Descripción
The Collard issue of Crop Stories is the 7th in the series, but the inaugural issue since The Utopian Seed Project inherited the publication. It’s going to be an incredible ‘re-launch’ because funding from Southern SARE allowed us to work with the extremely talented and award winning writer and editor, Dr. Cynthia Greenlee. Dr. Greenlee was lead editor on this magazine. We were also extremely fortunate to work with Melissa DeSa, a food advocate and talented artist who co-directs Working Food in Gainesville FL. Melissa and I (Chris Smith) have been long time collaborators on The Heirloom Collard Project. I think Cynthia’s EDITORS NOTE gives a sense of what you can expect from Collards better than I ever could:
When Chris Smith asked me to co-edit this volume with him and Melissa DeSa, part of me thought, “Will we have enough articles about collard greens to justify a whole issue?” Though I understood how beloved the collard is in my native North Carolina and South (and knew about the Heirloom Collard Project), I somehow couldn’t imagine that too many people would come out of the proverbial woodwork to write about this sturdy plant.
I was proven wrong again and again — as Chris and Melissa connected with writers, farmers, scholars and thinkers who almost universally and enthusiastically accepted their invitations to be part of this publication. I think so many said yes because collard lovers tend to think of these greens as the James Brown of vegetables — the hardest working plant around. Some even get a little huffy at the latter-day kale craze and want to put some “respeck” on collards’ name.

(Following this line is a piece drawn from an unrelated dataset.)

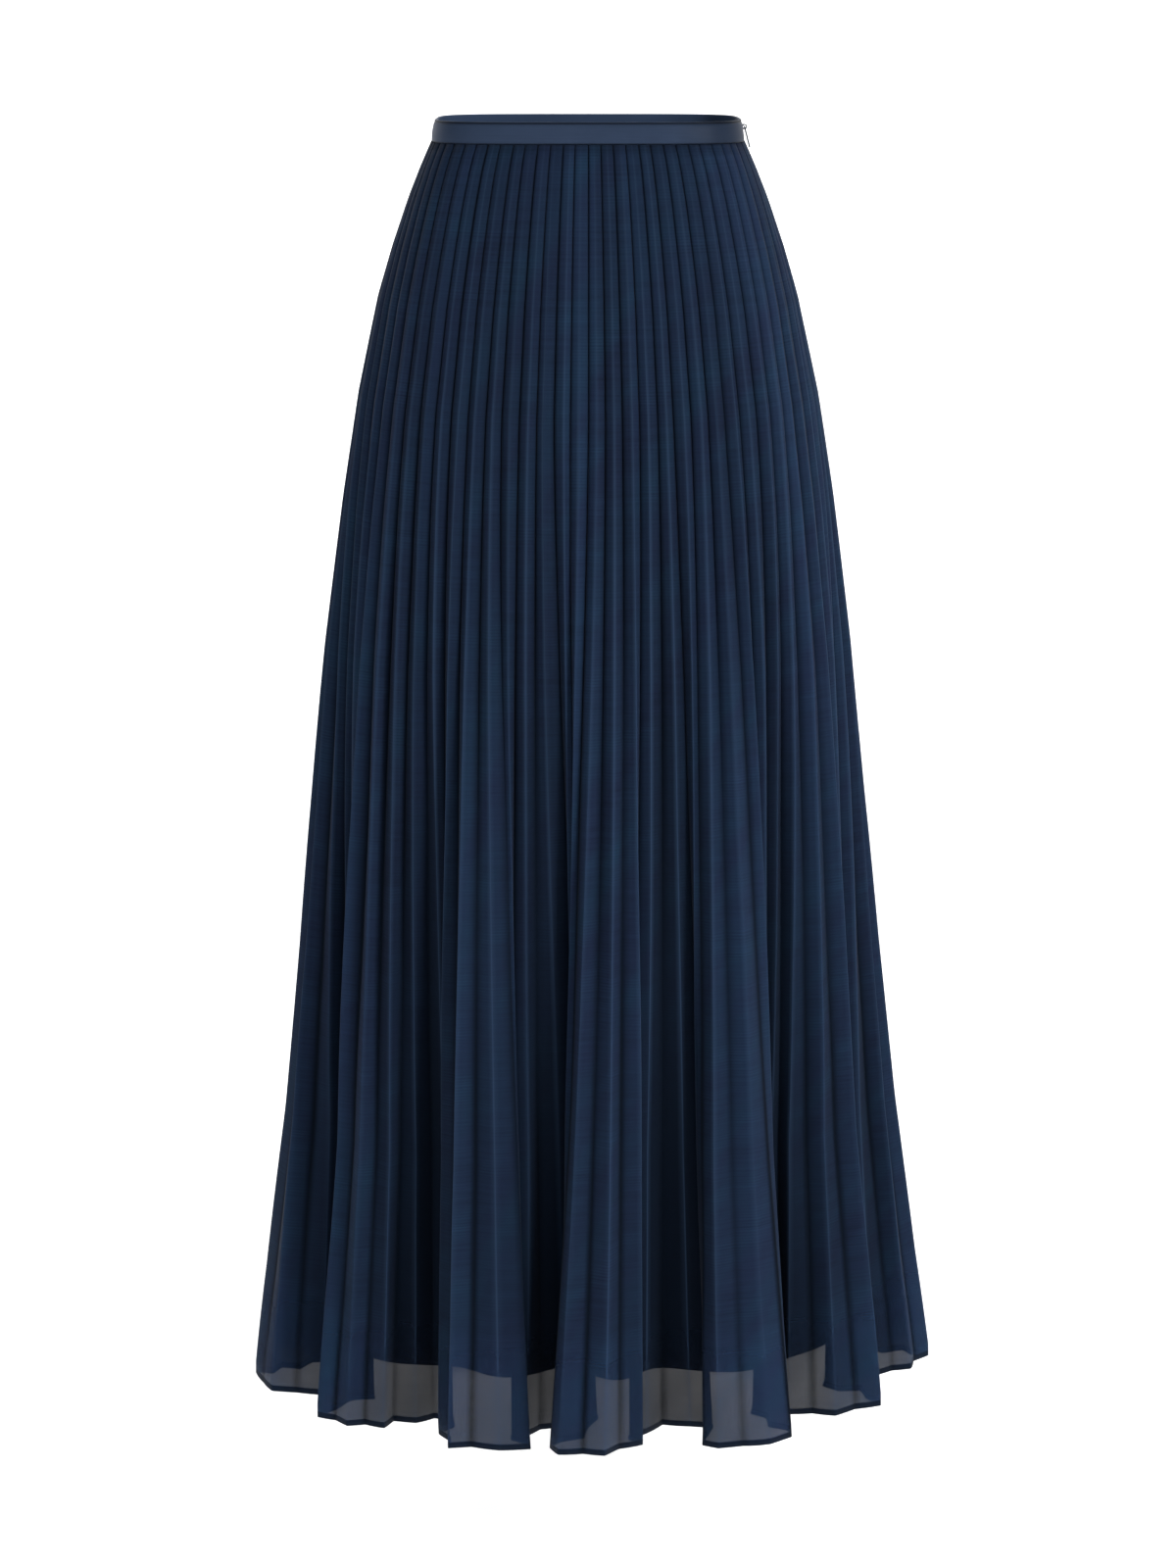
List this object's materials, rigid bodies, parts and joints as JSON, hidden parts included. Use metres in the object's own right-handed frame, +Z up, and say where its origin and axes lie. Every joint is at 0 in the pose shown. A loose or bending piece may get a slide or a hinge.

We’ve tried to honor and echo collard biodiversity with the editorial variety in this zine. The cover is by Chicago’s Alexandra Antoine, who explores African diaspora foodways through visual art and poetry. Chris gives a short history of the Heirloom Collard Project. Mark Farnham’s short glossary delineates the type of collards (illustrated by Kristen Eggen), and Melissa’s illustrated tour of the growing cycle helps us get to know the plant better.
One of the through lines coursing through this journal is the mobility and adaptability of the collard. Michael Twitty’s ode to the collard pays loving homage to the vegetable. Historian David Shields of the University of South Carolina uses seed catalogs to briefly explore how collards became Southern. Ed Davis of Emory & Henry College recounts the months of road-tripping he spent collecting heirlooms for the U.S. Department of Agriculture and how he met seed saver Levi Grissett in the process. Farmer Kamal Bell of central North Carolina shares concrete reasons why he will always plant collards (and a bit about how he does it). West Virginia-based engineer and seed company owner Mehmet Öztan takes us to his native Turkey and the land of memory. And Max Walker shares the story of how the purple tree collard (yes, collards aren’t simply green, and, yes, they can grow tall) got to Richmond, California, a Bay area community that has adopted that particular variety as an official symbol of the city.
And there are other delights. Chef Ashleigh Shanti’s six simple recipes might change how you cook with this ingredient. South Carolina’s Natalie Daise inspired her daughter with collard paintings. And I reserve the right to give myself another title — collard poetry editor — because we’re publishing verse by the late writers Lucille Clifton; Maurice Mitchell, a Pulitzer Prize poetry finalist from Kentucky; and Louisiana-born philosopher Lindsey Stewart. I also contribute a short essay about how collards, like watermelon, has been used in less pleasant poetry to mock Black Americans. Turns out that there’s quite a bit of collard poetry floating around in the world — which seems to be a message that, while we may consume the collard, it consumes us as well.